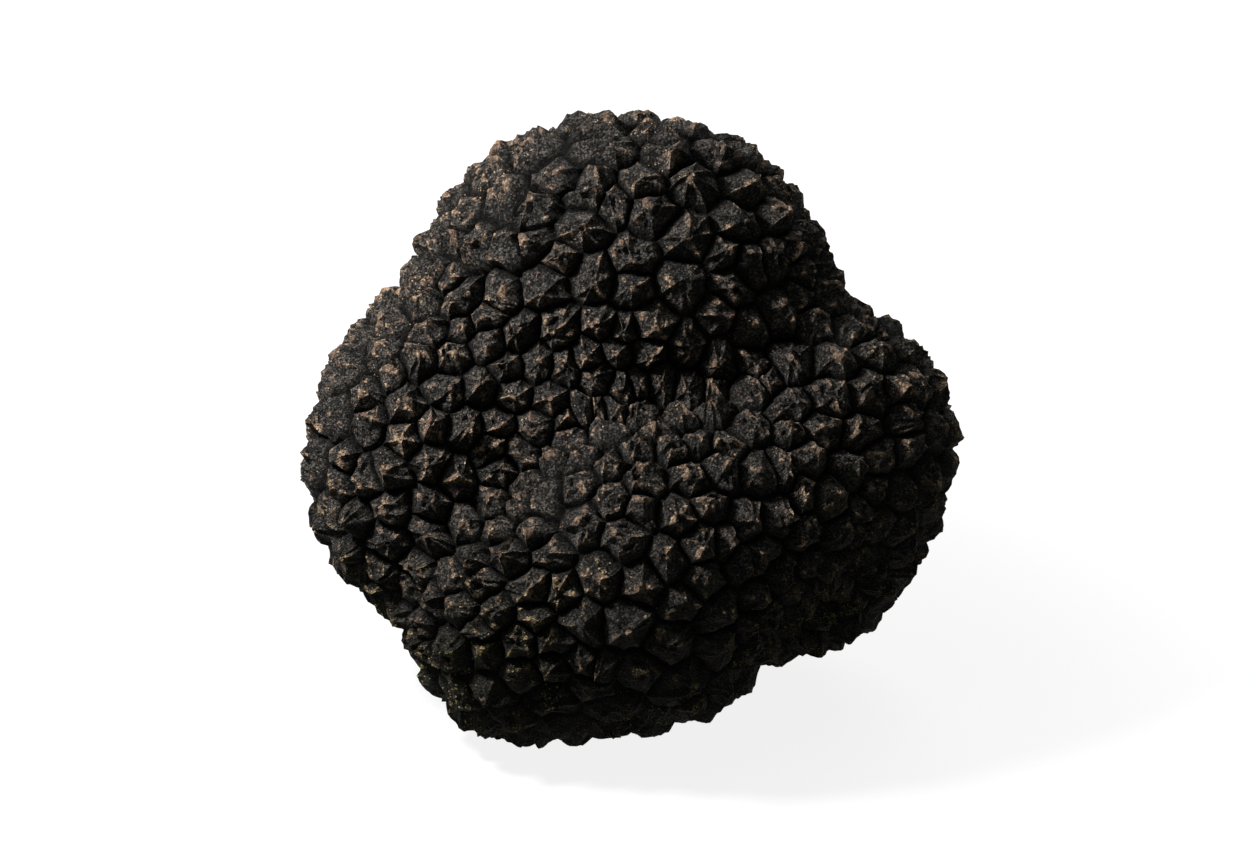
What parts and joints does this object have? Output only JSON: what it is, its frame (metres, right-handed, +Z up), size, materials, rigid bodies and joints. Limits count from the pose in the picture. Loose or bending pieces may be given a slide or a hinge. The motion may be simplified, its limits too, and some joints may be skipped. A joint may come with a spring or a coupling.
{
  "type": "black truffle",
  "caption": "Lobed black truffle, its whole skin a mosaic of blunt pyramid warts, with deep folds between the lobes and a small flat spot that it rests on.",
  "frame": {"origin": "under the middle of the bounding box, in the plane of the flat spot it rests on", "axes": "+X to the right across its width, +Y from its front to its back, +Z up"},
  "size_m": [0.067, 0.0536, 0.0585],
  "materials": {
    "skin": "rough, dull, brown-black rind"
  },
  "bodies": {
    "root": {"truffle": "skin"}
  },
  "joints": []
}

****************************************

AIM OF THE EXERCISE >> Wherever "bodies" shows up in a line, copy that line.

WORKED SOLUTION >>
What parts and joints does this object have? Output only JSON: what it is, its frame (metres, right-handed, +Z up), size, materials, rigid bodies and joints. Limits count from the pose in the picture. Loose or bending pieces may be given a slide or a hinge. The motion may be simplified, its limits too, and some joints may be skipped. A joint may come with a spring or a coupling.
  "bodies": {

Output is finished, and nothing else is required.